Operator overloading in Python

Very recently my friend Hari wrote an article about operator overloading in ruby, and he asked me to implement the same program which he used in his article in python. His aim was to compare the two hottest languages of technology lovers.

Though our example is very simple and straight forward, we consider this as a stepping stone for our comparative study. Below we are giving our example which compares the operator overloading for ‘+’ (addition).
I expect you know about operator overloading. If you dont know, in simple words, it is just like giving special meaning to a language’s operators(‘+’, ‘-‘,’/’,’*’ etc) via new definition though class methods.Read more about operator overloading from here.

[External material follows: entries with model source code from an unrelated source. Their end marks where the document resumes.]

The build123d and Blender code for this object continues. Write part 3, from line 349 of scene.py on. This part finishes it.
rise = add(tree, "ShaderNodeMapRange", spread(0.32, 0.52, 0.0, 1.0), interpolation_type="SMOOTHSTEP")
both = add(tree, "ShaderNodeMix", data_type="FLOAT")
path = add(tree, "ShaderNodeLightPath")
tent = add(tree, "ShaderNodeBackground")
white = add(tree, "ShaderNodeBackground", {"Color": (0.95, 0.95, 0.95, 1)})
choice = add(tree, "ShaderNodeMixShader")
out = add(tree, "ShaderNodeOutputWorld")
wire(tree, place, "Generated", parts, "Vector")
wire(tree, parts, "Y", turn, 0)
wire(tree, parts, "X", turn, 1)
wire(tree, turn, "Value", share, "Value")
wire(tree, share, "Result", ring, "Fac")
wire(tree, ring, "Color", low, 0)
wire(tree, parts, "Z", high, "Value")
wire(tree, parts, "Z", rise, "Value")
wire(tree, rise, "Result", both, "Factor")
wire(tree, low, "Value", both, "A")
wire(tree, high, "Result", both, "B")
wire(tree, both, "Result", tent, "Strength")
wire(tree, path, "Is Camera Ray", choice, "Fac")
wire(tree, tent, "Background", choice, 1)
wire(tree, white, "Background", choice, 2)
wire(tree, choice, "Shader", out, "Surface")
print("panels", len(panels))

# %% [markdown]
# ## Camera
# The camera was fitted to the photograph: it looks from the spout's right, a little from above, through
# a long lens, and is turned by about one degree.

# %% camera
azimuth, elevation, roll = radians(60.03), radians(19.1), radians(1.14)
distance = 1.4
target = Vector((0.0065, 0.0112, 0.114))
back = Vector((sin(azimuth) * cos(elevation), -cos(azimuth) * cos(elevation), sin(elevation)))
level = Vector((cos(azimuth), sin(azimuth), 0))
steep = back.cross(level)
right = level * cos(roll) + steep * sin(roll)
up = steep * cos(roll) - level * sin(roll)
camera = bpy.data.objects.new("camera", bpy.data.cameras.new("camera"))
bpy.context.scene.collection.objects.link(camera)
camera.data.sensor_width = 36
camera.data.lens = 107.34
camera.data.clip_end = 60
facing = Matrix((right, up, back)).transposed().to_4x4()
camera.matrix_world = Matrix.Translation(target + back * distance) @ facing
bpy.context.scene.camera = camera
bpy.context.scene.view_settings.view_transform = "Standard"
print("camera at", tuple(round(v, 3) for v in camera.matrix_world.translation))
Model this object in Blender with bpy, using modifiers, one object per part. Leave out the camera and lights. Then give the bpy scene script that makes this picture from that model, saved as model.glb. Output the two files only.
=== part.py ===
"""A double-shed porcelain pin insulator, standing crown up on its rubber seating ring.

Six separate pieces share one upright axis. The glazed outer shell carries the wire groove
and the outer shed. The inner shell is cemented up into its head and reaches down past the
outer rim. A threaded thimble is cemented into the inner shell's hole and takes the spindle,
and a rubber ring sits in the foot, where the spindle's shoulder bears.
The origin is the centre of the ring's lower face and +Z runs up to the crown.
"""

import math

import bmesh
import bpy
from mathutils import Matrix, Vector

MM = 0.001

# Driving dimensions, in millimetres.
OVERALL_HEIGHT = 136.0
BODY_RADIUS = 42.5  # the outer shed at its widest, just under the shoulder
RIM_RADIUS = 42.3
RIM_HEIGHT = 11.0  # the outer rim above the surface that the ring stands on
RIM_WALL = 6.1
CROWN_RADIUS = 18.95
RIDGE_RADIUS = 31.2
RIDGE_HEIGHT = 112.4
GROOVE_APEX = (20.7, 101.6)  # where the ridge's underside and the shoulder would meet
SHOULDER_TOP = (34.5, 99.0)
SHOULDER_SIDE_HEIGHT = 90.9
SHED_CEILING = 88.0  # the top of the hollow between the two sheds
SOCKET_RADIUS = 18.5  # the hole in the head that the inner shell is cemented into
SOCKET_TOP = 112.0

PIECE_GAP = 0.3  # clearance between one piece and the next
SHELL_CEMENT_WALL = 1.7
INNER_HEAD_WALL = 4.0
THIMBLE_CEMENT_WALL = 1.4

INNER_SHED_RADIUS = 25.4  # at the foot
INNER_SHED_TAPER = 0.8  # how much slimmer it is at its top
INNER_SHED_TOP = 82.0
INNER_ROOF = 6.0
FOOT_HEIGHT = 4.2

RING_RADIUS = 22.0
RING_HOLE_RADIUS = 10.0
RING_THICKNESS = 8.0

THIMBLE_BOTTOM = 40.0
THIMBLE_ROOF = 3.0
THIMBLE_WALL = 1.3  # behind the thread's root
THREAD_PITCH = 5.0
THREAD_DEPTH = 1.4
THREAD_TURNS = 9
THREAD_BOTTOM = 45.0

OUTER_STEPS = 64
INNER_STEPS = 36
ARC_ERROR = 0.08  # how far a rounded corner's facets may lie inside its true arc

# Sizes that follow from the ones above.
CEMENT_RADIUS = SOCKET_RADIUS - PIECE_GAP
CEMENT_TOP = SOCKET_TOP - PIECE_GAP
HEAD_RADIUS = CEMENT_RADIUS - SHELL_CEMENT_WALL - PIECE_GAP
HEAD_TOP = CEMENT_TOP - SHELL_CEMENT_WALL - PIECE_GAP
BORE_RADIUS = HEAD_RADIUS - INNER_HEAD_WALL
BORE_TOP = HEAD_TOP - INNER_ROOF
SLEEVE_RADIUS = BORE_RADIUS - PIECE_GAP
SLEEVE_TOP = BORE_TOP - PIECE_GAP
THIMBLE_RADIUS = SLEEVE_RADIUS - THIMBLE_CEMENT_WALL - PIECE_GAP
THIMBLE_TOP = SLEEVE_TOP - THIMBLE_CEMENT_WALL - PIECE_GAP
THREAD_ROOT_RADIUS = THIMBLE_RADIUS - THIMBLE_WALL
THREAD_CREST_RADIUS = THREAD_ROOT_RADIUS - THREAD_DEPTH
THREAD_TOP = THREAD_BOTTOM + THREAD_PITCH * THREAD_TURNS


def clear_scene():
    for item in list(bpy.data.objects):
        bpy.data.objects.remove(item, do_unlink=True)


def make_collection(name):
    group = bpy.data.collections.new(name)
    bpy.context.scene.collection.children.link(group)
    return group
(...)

In python, operator overloading is achieved via overriding python’s special methods from a python class. If you want to do operator overloading in python you should know about it’s special methods ( which is also called magic methods). Python has a number of special methods, which should be of the form __xxx__. The list is very big, but most commonly used ones are, __add__, __sub__, __repr__, __str__, __len__, __gt__, __lt__ etc. you will get the complete list from here.
lets see how we can give special meaning to __add___. I hope you should be knowing that we cant add two objects, we can add only two numbers. In python you can use ‘+’ to append two strings too. But look how we can add special meaning to ‘+’ to add two objects.
class Add(object):
    def __init__(self, val):
        self.val = val
    def __add__(self, obj):
        return self.val + obj.val
a = Add(10)
b = Add(20)
print a + b
as you expect this will print 30. In order to understand how this works, you can read the print statement like this.  print a.__add__(b)
a = Add(‘Hello’)
b = Add(‘ World’)
print a + b   #This will print ‘Hello World’.
The above examples are straight forward use of  ‘+’ operator. We can further extend our __add__ method to intelligently add different data types. Normally python wont allow to add different datatypes. ( try some examples on your python shell)
Here is our extended __add__  method. And see the examples.
class Add(object):
    def __init__(self, val):
        self.val = val
    def __add__(self, obj):
        if isinstance(self.val, str) or isinstance(obj.val, str):
            return str(self.val) + str(obj.val)
        return self.val + obj.val
a = Add(10)
b = Add(20)
print a + b  #30
c = Add(‘Hello’)
d = Add(‘ World’)
print c + d  # Hello world
e = Add(5)
f = Add(‘ is my number.’)
print e + f  # 5 is my number
In the above definition of __add__ we are checking whether any of the value is a string, if then we will append the two values, otherwise add the values.